- **Problem description**:
Repeat exactly the lines from the start through the line with "GEAR_BORE_R = 12.2 * MM", both ends included.

- **Data provided**:
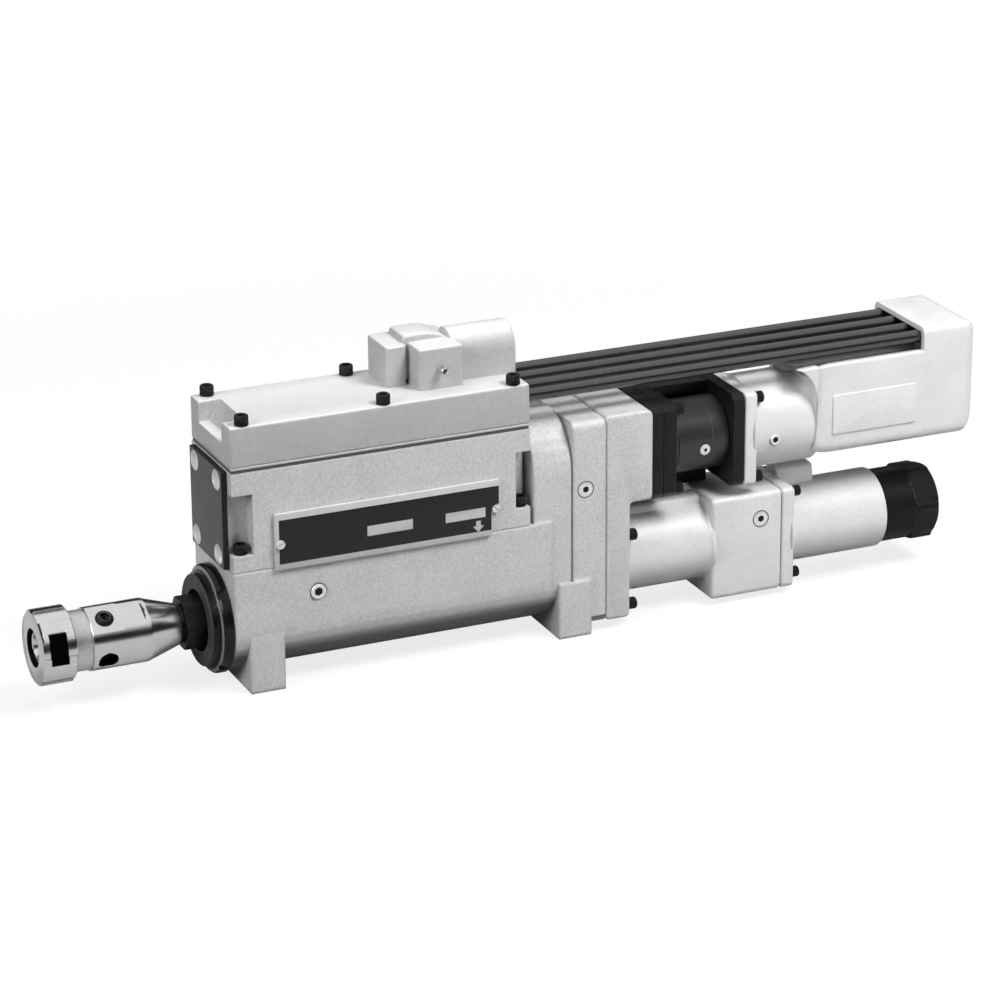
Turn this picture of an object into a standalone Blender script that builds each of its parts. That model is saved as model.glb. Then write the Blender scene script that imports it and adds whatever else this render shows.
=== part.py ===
"""Self feeding lead screw tapping head, driven by an air motor through a planetary gear box.

The spindle runs along X with the chuck towards -X. The origin lies under the middle of the
front foot, in the plane of the spindle. The positions along X below are measured from the
front face of the control block, and FRAME_X carries them to the origin as each piece is made.
"""
from math import acos, atan2, cos, pi, radians, sin, sqrt, tan

import bmesh
import bpy
from mathutils import Matrix, Vector

MM = 0.001

# Fits
SEAT_GAP = 0.3 * MM
RUN_GAP = 0.35 * MM
ROUND_STEPS = 28
SMALL_STEPS = 10
GEAR_FLANK = 2
PLANET_FLANK = 1

# Axes and gear train
SPINDLE_Z = 40.5 * MM
GEAR_MODULE = 1.5 * MM
DRIVE_TEETH = 32
IDLER_TEETH = 18
PINION_TEETH = 28
IDLER_Z = SPINDLE_Z + GEAR_MODULE * (DRIVE_TEETH + IDLER_TEETH) / 2
MOTOR_Z = IDLER_Z + GEAR_MODULE * (IDLER_TEETH + PINION_TEETH) / 2
PLANET_MODULE = 0.9 * MM
SUN_TEETH = 12
PLANET_TEETH = 15
RING_TEETH = SUN_TEETH + 2 * PLANET_TEETH
PLANET_ORBIT = PLANET_MODULE * (SUN_TEETH + PLANET_TEETH) / 2
BACKLASH = 0.22 * MM
TOOTH_CLEARANCE = 0.25
GEAR_FACE = 9.0 * MM
GEAR_BORE_R = 12.2 * MM

# Lower housing
HALF_WIDTH = 35.1 * MM
HOUSING_TOP = 81.4 * MM
HOUSING_FLOOR = 7.8 * MM
HOUSING_BORE_R = 24.0 * MM
BLOCK_LENGTH = 198.6 * MM
UPRIGHT_GAP = 2.9 * MM
UPRIGHT_LENGTH = 26.0 * MM
NECK_LENGTH = 1.5 * MM
FLANGE_LENGTH = 22.9 * MM
UPRIGHT_START = BLOCK_LENGTH + UPRIGHT_GAP
UPRIGHT_END = UPRIGHT_START + UPRIGHT_LENGTH
UPRIGHT_HALF_WIDTH = 34.0 * MM
FLANGE_START = UPRIGHT_END + NECK_LENGTH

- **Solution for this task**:
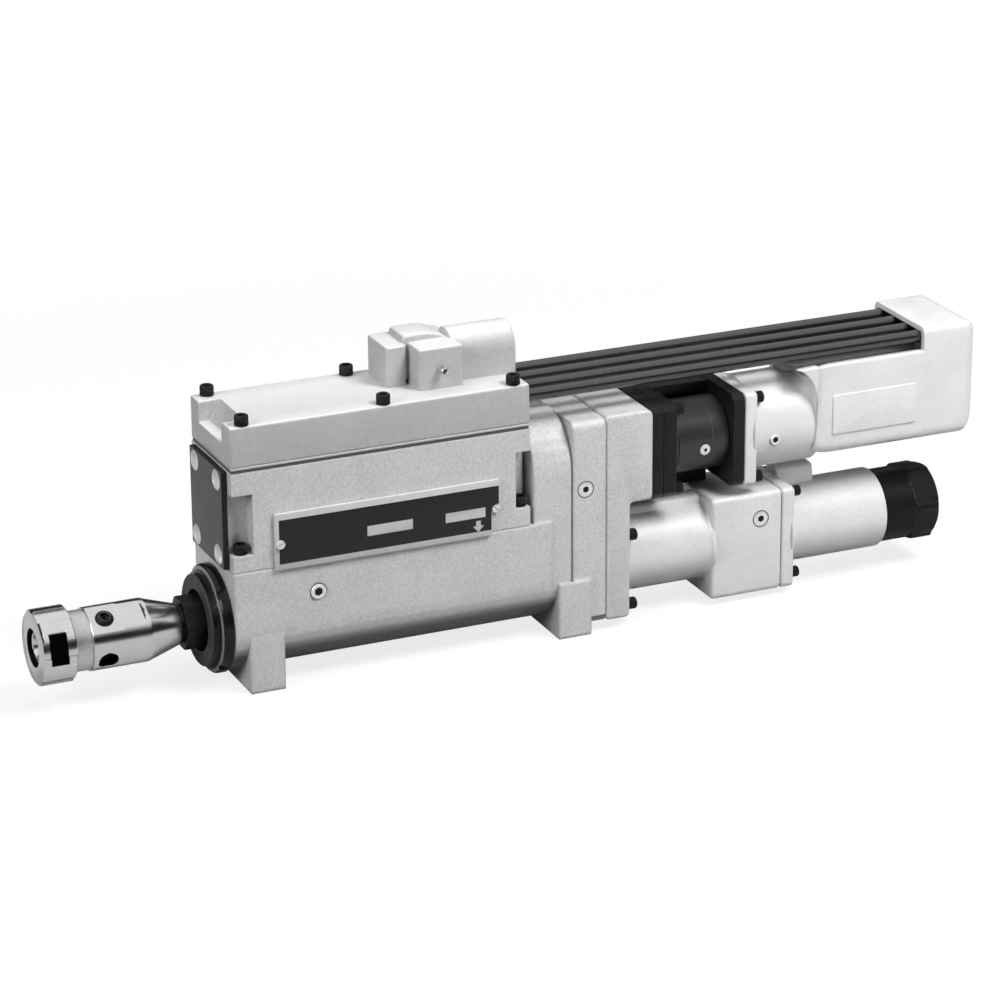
Turn this picture of an object into a standalone Blender script that builds each of its parts. That model is saved as model.glb. Then write the Blender scene script that imports it and adds whatever else this render shows.
=== part.py ===
"""Self feeding lead screw tapping head, driven by an air motor through a planetary gear box.

The spindle runs along X with the chuck towards -X. The origin lies under the middle of the
front foot, in the plane of the spindle. The positions along X below are measured from the
front face of the control block, and FRAME_X carries them to the origin as each piece is made.
"""
from math import acos, atan2, cos, pi, radians, sin, sqrt, tan

import bmesh
import bpy
from mathutils import Matrix, Vector

MM = 0.001

# Fits
SEAT_GAP = 0.3 * MM
RUN_GAP = 0.35 * MM
ROUND_STEPS = 28
SMALL_STEPS = 10
GEAR_FLANK = 2
PLANET_FLANK = 1

# Axes and gear train
SPINDLE_Z = 40.5 * MM
GEAR_MODULE = 1.5 * MM
DRIVE_TEETH = 32
IDLER_TEETH = 18
PINION_TEETH = 28
IDLER_Z = SPINDLE_Z + GEAR_MODULE * (DRIVE_TEETH + IDLER_TEETH) / 2
MOTOR_Z = IDLER_Z + GEAR_MODULE * (IDLER_TEETH + PINION_TEETH) / 2
PLANET_MODULE = 0.9 * MM
SUN_TEETH = 12
PLANET_TEETH = 15
RING_TEETH = SUN_TEETH + 2 * PLANET_TEETH
PLANET_ORBIT = PLANET_MODULE * (SUN_TEETH + PLANET_TEETH) / 2
BACKLASH = 0.22 * MM
TOOTH_CLEARANCE = 0.25
GEAR_FACE = 9.0 * MM
GEAR_BORE_R = 12.2 * MM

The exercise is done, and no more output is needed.